The health care of former players has become a prominent issue in the negotiations for a new collective bargaining agreement. The NFL's players have been locked out since March.
"John Mackey was one of the great leaders in NFL history, on and off the field," commissioner Roger Goodell said. "He was a Hall of Fame player who redefined the tight end position. He was a courageous advocate for his fellow NFL players as head of the NFL Players Association. . . . He never stopped fighting the good fight."
Mr. Mackey was drafted in 1963 out of Syracuse - by the NFL's Baltimore Colts in the second round and the AFL's New York Jets in the fifth round.
He wound up playing for the Colts just as the passing game was taking on a major role in pro football. His size, speed, and ability to catch the ball while also blocking in the running game made him the prototype for future generations of tight ends.
"John revolutionized the tight end position during his Hall of Fame career, and he laid the foundation on and off the field for modern NFL players," said Ravens general manager Ozzie Newsome, a fellow Hall of Fame tight end.
Mr. Mackey caught 35 passes for 726 yards as a rookie in 1963, when he was selected to the first of five Pro Bowls. He was voted first-team all-pro by the Associated Press in 1966, '67 and '68.
After he retired, Mr. Mackey joined Mike Ditka as the first tight ends selected to the Pro Football Hall of Fame. The John Mackey Award was established to honor the nation's top college football tight end, and Syracuse retired his number in 2007.
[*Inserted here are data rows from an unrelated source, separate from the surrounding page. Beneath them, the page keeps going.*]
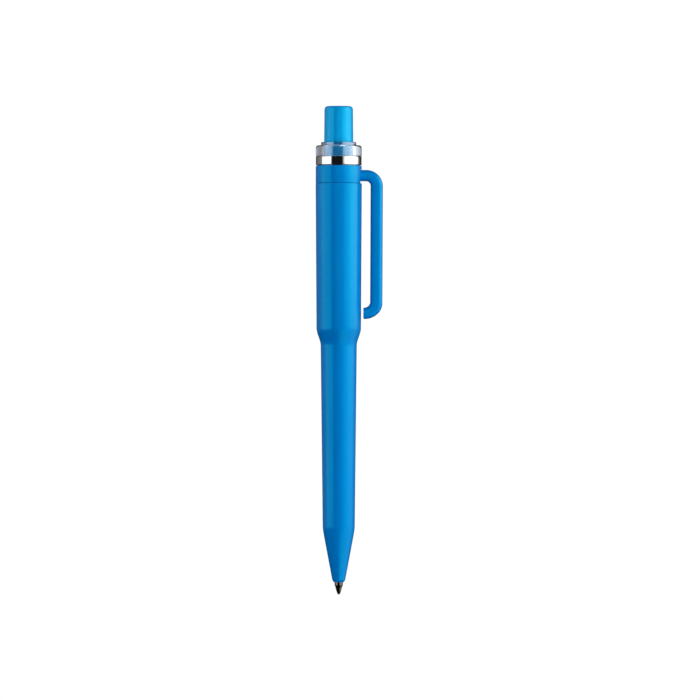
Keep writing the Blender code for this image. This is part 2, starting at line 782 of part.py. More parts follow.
def make_ink_column(finish):
    throat = HOLDER_BORE_R_INK - INK_GAP
    thread = FEED_R - INK_GAP
    outline = [
        (INK_R, INK_TOP_Z),
        (INK_R, HOLDER_TOP_Z + SEAT_GAP),
        (throat, HOLDER_TOP_Z + SEAT_GAP),
        (throat, TIP_SPIGOT_TOP_Z + SEAT_GAP),
        (thread, TIP_SPIGOT_TOP_Z + SEAT_GAP),
        (thread, INK_POINT_Z),
    ]
    return turned("ink_column", outline, finish, ring=False, sides=REFILL_SIDES)


def spring_height(turn):
    """Height of the wire's middle after so many turns: close turns at both ends."""
    bottom = SPRING_Z[0] + SPRING_WIRE_R
    top = SPRING_Z[1] - SPRING_WIRE_R
    end_rise = SPRING_END_TURNS * SPRING_END_PITCH
    active_rise = top - bottom - 2 * end_rise
    if turn <= SPRING_END_TURNS:
        return bottom + turn * SPRING_END_PITCH
    if turn <= SPRING_END_TURNS + SPRING_ACTIVE_TURNS:
        share = (turn - SPRING_END_TURNS) / SPRING_ACTIVE_TURNS
        return bottom + end_rise + share * active_rise
    last = turn - SPRING_END_TURNS - SPRING_ACTIVE_TURNS
    return top - end_rise + last * SPRING_END_PITCH


def make_return_spring(finish):
    turns = 2 * SPRING_END_TURNS + SPRING_ACTIVE_TURNS
    count = round(turns * SPRING_POINTS_PER_TURN)
    curve = bpy.data.curves.new("return_spring", "CURVE")
    curve.dimensions = "3D"
    curve.bevel_depth = SPRING_WIRE_R * MM
    curve.bevel_resolution = 1
    curve.use_fill_caps = True
    wire = curve.splines.new("POLY")
    wire.points.add(count)
    for number, point in enumerate(wire.points):
        turn = turns * number / count
        angle = math.tau * turn
        x, y = SPRING_R * math.cos(angle), SPRING_R * math.sin(angle)
        point.co = (x * MM, y * MM, spring_height(turn) * MM, 1.0)
    curve.materials.append(finish)
    made = bpy.data.objects.new("return_spring", curve)
    bpy.context.scene.collection.objects.link(made)
    return made


# ---------------------------------------------------------------- assembly

def pivot(name, place, parent=None):
    """An empty on a joint's axis, which the pieces of one moving body hang from."""
    made = bpy.data.objects.new(name, None)
    made.location = Vector(place) * MM
    bpy.context.scene.collection.objects.link(made)
    if parent:
        made.parent = parent
        made.location -= parent.matrix_world.translation
    bpy.context.view_layer.update()
    return made


def hang(pieces, parent):
    """Parent pieces to a pivot, with their origins on it and their shapes where they were."""
    offset = parent.matrix_world.translation.copy()
    for piece in pieces:
        piece.data.transform(Matrix.Translation(-offset))
        piece.parent = parent


def main():
    clear_scene()
    blue = (0.003, 0.17, 0.52)
    barrel_blue = material("barrel_blue", blue, 0.28)
    ring_blue = material("ring_blue", blue, 0.3)
    clip_blue = material("clip_blue", blue, 0.3)
    button_blue = material("button_blue", (0.005, 0.22, 0.6), 0.25)
    chrome = material("polished_chrome", (0.85, 0.86, 0.88), 0.05, metallic=1.0)
    clear = material("clear_plastic", (0.93, 0.95, 0.98), 0.04, transmission=1.0)
    sleeve_white = material("sleeve_white", (0.75, 0.76, 0.76), 0.45)
    thrust_white = material("thrust_white", (0.7, 0.72, 0.73), 0.45)
    rotor_blue = material("rotor_acetal", (0.55, 0.6, 0.66), 0.4)
    spring_steel = material("spring_steel", (0.6, 0.6, 0.62), 0.25, metallic=1.0)
    tube_steel = material("tube_steel", (0.62, 0.62, 0.64), 0.3, metallic=1.0)
    plug_blue = material("plug_blue", (0.02, 0.08, 0.4), 0.4)
    ink = material("blue_ink", (0.004, 0.008, 0.12), 0.2)
    brass = material("holder_brass", (0.75, 0.55, 0.25), 0.3, metallic=1.0)
    nickel = material("tip_nickel_silver", (0.68, 0.66, 0.62), 0.25, metallic=1.0)
    carbide = material("ball_carbide", (0.35, 0.35, 0.37), 0.15, metallic=1.0)

    pen = pivot("pen_axis", (0, 0, 0))
    rise = pivot("clip_band_axis", (0, 0, RING_BOTTOM_Z), pen)
    top = pivot("top_unit_axis", (0, 0, THREAD_BOTTOM_Z), rise)
    click = pivot("button_axis", (0, 0, BUTTON_BOTTOM_Z), top)
    index = pivot("cam_axis", (0, 0, ROTOR_CROWN_Z), click)
    flex = pivot("clip_root_axis", CLIP_PIVOT, rise)
    feed = pivot("refill_axis", (0, 0, TIP_SHANK_TOP_Z), pen)
    roll = pivot("ball_axis", (0, 0, BALL_R * math.cos(BALL_FLAT_ANGLE)), feed)

    hang([make_barrel(barrel_blue), make_return_spring(spring_steel)], pen)
    ring = make_clip_ring(ring_blue)
    clip = make_clip(clip_blue)
    hang([ring, bpy.data.objects["clip_slot"]], rise)
    hang([clip, bpy.data.objects["clip_head"]], flex)
    hang([make_guide_sleeve(sleeve_white), make_chrome_ring(chrome)], top)
    hang([make_clear_collar(clear)], top)
    hang([make_push_button(button_blue), make_thrust_tube(thrust_white)], click)
    hang([make_cam_rotor(rotor_blue)], index)
    hang([make_refill_tube(tube_steel), make_refill_plug(plug_blue)], feed)
    hang([make_tip_holder(brass), make_refill_tip(nickel), make_ink_column(ink)], feed)
    hang([make_writing_ball(carbide)], roll)


main()
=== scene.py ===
import math

import bmesh
import bpy
from mathutils import Matrix, Vector


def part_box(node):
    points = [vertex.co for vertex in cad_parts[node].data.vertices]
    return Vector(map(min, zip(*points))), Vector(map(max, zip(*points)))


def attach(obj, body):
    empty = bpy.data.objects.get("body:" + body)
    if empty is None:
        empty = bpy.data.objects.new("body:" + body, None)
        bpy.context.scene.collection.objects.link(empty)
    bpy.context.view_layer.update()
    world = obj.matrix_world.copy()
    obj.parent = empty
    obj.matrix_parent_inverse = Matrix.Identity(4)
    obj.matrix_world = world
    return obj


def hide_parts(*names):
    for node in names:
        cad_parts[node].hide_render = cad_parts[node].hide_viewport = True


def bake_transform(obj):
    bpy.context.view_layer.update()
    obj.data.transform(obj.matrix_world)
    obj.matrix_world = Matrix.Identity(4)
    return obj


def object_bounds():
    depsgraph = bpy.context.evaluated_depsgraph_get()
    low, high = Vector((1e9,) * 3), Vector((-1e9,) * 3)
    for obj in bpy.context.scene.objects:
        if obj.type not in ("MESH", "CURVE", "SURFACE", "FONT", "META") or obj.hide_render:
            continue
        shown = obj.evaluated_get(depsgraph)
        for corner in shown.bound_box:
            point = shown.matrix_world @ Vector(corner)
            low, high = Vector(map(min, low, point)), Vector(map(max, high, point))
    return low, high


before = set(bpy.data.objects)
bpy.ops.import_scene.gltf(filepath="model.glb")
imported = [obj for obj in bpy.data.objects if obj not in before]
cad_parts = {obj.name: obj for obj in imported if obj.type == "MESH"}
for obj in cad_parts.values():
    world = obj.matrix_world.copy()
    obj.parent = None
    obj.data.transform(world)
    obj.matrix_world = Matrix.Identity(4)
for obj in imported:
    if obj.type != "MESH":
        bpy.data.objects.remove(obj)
cad_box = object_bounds()

# The pen stands on its point, with its clip on the +X side. Its shapes are in millimetres
# until a mesh becomes a piece, and the studio round it is in metres.

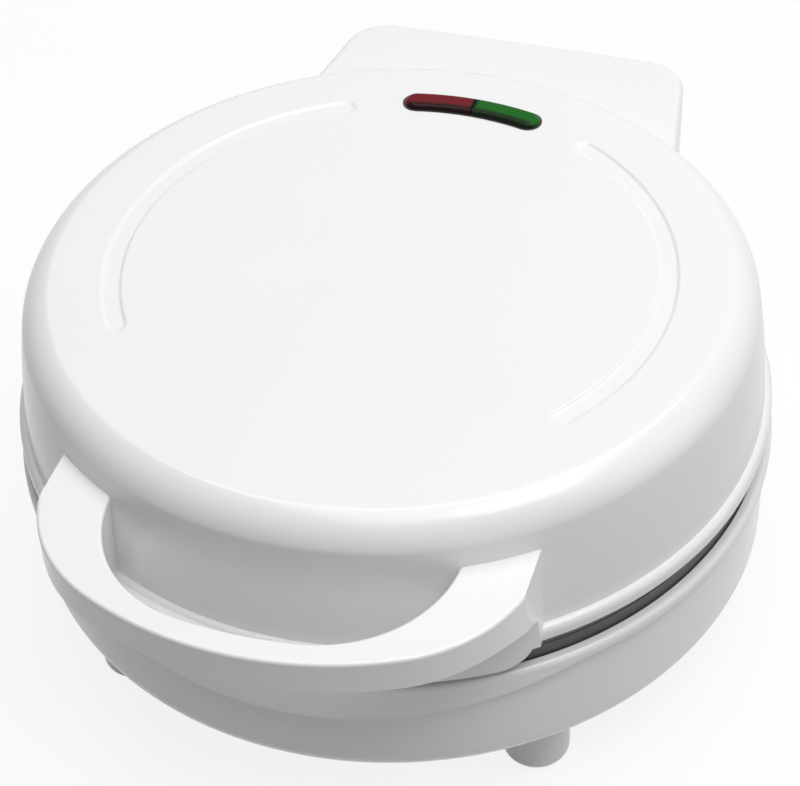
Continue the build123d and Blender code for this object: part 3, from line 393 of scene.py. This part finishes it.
GROOVE_DEPTH = 0.6
GROOVE_WALL = 0.34
GROOVE_START = 29.0
GROOVE_END = 125.7
GROOVE_STEP = 0.22
INDICATOR_CIRCLE = 73.9
INDICATOR_WIDTH = 8.2
INDICATOR_HALF_ANGLE = 13.0
INDICATOR_CUT_BELOW = 6
INDICATOR_CUT_ABOVE = 3


def lid_outline():
    """Outline of the lid from the middle of its top round to the middle of its ceiling."""
    inner_ceiling = LID_TOP - LID_WALL
    ledge = FLANGE_BOTTOM + LEDGE_DEPTH
    soft = CROWN_SOFTNESS * sin(radians(SHOULDER_SLOPE / 2)) / cos(radians(SHOULDER_SLOPE / 2))
    crown_start = (CROWN_RADIUS - soft, LID_TOP)
    crown_end = (crown_start[0] + CROWN_SOFTNESS * sin(radians(SHOULDER_SLOPE)),
                 LID_TOP - CROWN_SOFTNESS * (1 - cos(radians(SHOULDER_SLOPE))))
    bead_start = (FLANGE_RADIUS - BEAD_RADIUS, BEAD_TOP)
    points = [(radius, LID_TOP) for radius in TOP_RINGS_INSIDE]
    radius = GROOVE_CIRCLE - GROOVE_HALF_WIDTH - 2 * GROOVE_STEP
    while radius < GROOVE_CIRCLE + GROOVE_HALF_WIDTH + 2.5 * GROOVE_STEP:
        points.append((radius, LID_TOP))
        radius += GROOVE_STEP
    points += [(radius, LID_TOP) for radius in TOP_RINGS_OUTSIDE] + [crown_start]
    points += arc_from(crown_start, crown_end, 0, 3)
    points += arc_from(crown_end, SHOULDER, -SHOULDER_SLOPE, 10)
    points += bowed(SHOULDER, WALL_FOOT, WALL_BELLY, 8)
    points += [bead_start]
    points += arc_from(bead_start, (FLANGE_RADIUS, BEAD_TOP - BEAD_RADIUS), 0, 6)
    points += [
        (FLANGE_RADIUS, FLANGE_BOTTOM), (POCKET_RADIUS, FLANGE_BOTTOM), (POCKET_RADIUS, ledge),
        (LEDGE_RADIUS, ledge), (LEDGE_RADIUS, ledge + LID_WALL), (WALL_FOOT[0] - LID_WALL, ledge + LID_WALL),
        (SHOULDER[0] - LID_WALL, SHOULDER[1]), (CROWN_RADIUS - LID_WALL, inner_ceiling), (0, inner_ceiling),
    ]
    return points


def groove_depth_at(x, y):
    """Depth of the two grooves below the flat top, at a place about the body axis in millimetres."""
    radius = hypot(x, y)
    depth = 0.0
    for side in (-1, 1):
        angle = side * (degrees(atan2(x, y)) - TOP_TURN)
        if angle < -180:
            angle += 360
        nearest = min(max(angle, GROOVE_START), GROOVE_END)
        away = radians(angle - nearest)
        off = hypot(radius * cos(away) - GROOVE_CIRCLE, radius * sin(away))
        share = off / GROOVE_HALF_WIDTH
        if share < 1:
            down = min(1.0, (1 - share) / GROOVE_WALL)
            depth = GROOVE_DEPTH * down ** 2 * (3 - 2 * down)
    return depth


def make_lid_shell():
    """Lid moulding with its two grooves and the slot of the indicator."""
    mesh = spun(lid_outline(), LID_STEPS)
    for vert in mesh.verts:
        if abs(vert.co.z - LID_TOP * MM) < 0.001 * MM:
            vert.co.z -= groove_depth_at(vert.co.x / MM, vert.co.y / MM) * MM
    soften(mesh, *SHOULDER, SHOULDER_SOFTNESS)
    soften(mesh, *WALL_FOOT, WALL_FOOT_SOFTNESS, 2)
    soften(mesh, FLANGE_RADIUS, FLANGE_BOTTOM, FLANGE_SOFTNESS)
    soften(mesh, POCKET_RADIUS, FLANGE_BOTTOM, POCKET_SOFTNESS, 2)
    lid = finished(mesh, "lid_moulding", "lid", "white_plastic", ["lid_shell"])
    slot = curved_slot(INDICATOR_CIRCLE, INDICATOR_WIDTH, INDICATOR_HALF_ANGLE, LID_TOP - INDICATOR_CUT_BELOW,
                       LID_TOP + INDICATOR_CUT_ABOVE, TOP_TURN)
    cut_out(lid, slot)


make_lid_shell()


# Base shell, in millimetres about the body axis

BASE_STEPS = 360
BASE_BOTTOM = 19.8
BASE_WALL = 2.6
RIM_TOP = 55.2
RIM_RADIUS = 104.0
RIM_EDGE = 1.4
RIM_FACE = 3.0
RIM_HEIGHT = 5.0
RIM_FACE_STEP = 0.8
COVE_HEADING = 45
BASE_RADIUS = 102.3
BASE_LOW_RADIUS = 102.7
BASE_FLAT_RADIUS = 94.9
BASE_CORNER_TOP = 26.2
BASE_RING = 60.0
BASE_BELLY = 0.2
APRON_DEPTH = 11.7
APRON_HALF_WIDTH = 72.0
APRON_FLARE = 0.5
APRON_STEP = 1.1
VENT_WIDTH = 3.0
VENT_HALF_ANGLE = 8.5
VENT_ROWS = (34.0, 44.0)
VENTS_PER_ROW = 12
VENT_CUT_BELOW = 1
VENT_CUT_ABOVE = 4
EAR_INNER = 29.0
EAR_WIDTH = 12.0
EAR_RADIUS = 7.0
EAR_ROOT_INSET = 6.0
EAR_ROOT_DEPTH = 10.0
EAR_ROOT_SLANT = 4.0
# Where the arm's upper and lower corners lie in the eye: back from its centre, and in from its top or bottom
EAR_UPPER = (3.5, 0.9)
EAR_LOWER = (2.0, 0.3)
HINGE_REACH = 119.0
HINGE_HEIGHT = 62.0
INLET_HEIGHT = 31.8
INLET_BOSS_RADIUS = 10.5
INLET_BORE_RADIUS = 6.0
BOSS_ROOT = 6
BOSS_PROUD = 0.3
BORE_INSIDE = 12
BORE_OUTSIDE = 4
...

"John was the perfect role model for Syracuse football student-athletes," said Syracuse coach and former NFL player Doug Marrone. "He was a larger-than-life man and he influenced so many people. Many consider him the greatest tight end in NFL history and he was a pioneer in the development in the NFL Players Association."
Mr. Mackey became closely associated with the plight of many former players who helped build the NFL in the era before million-dollar contracts, safer equipment, and better health care.
In later years, he suffered from frontotemporal dementia, which is believed to be caused by the contact associated with playing football. Four years ago, Mr. Mackey entered an assisted-living facility.
The costs associated with his care, which far outpaced Mr. Mackey's pension, led to the "88 Plan" for retired players. Now, former players are pushing for better pension plans and health benefits from the league.